Écrit par : Martin Lothar | samedi, 02 mai 2009
Ce que la remarque de Constantin souligne, c'est que Pascal a comme Barthes, ou vice-versa, la religion du langage -religion d'habiles, j'ajoute moi.
En peinture on appelle ça "l'art conceptuel", c'est-à-dire qu'au lieu de se servir de son intelligence, on l'exhibe comme une oeuvre d'art sous toutes les coutures. "Voyez les talents que j'ai reçus". Déjà chez un vrai artiste, quand l'intelligence est trop visible, quand ça pue l'âme à plein nez comme chez Rembrandt, il faut commencer à se méfier.
Au-delà du stade ironique d'Alphonse Allais, où l'intelligence se moque encore d'elle-même, au stade de BHL ou Sollers, c'est parfaitement impudique et indécent tant d'exhibitionnisme.

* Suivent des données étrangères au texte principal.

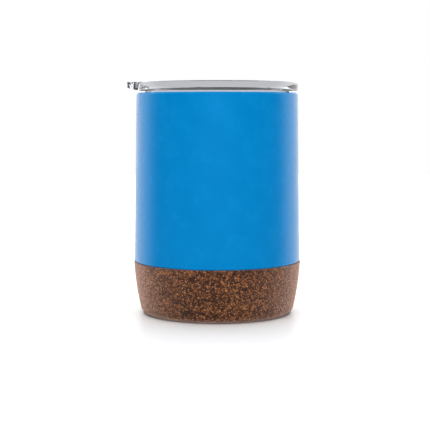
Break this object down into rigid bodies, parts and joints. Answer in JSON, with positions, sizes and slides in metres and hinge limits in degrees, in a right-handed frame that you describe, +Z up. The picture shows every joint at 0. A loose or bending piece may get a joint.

On a pitié d'une vieille catin qui fait le trottoir rue de Provence vu qu'elle n'a pas le choix. Mais la retraite ? Est-ce que la retraite n'a pas été inventée par et pour des types comme Sollers ou BHL ?
Ah oui, j'oubliais le principal : je voulais dire à Lothar que la "religion du langage" est incompatible avec la croyance dans le diable, celle de Baudelaire par exemple, fils de curé malgré tout qui a gardé quelques notions de catéchisme.
Si l'on retire l'hésitation de Baudelaire entre le diable et Dieu, comment comprendre la poésie de Baudelaire ? Il y a malgré tout une trace chez Baudelaire de ce que le christianisme se donne pour but la destruction du langage poétique. Comme il y a chez Delacroix, fils de curé sans doute lui aussi, malgré tout la conviction que les poètes feraient bien de s'abstenir de causer de peinture.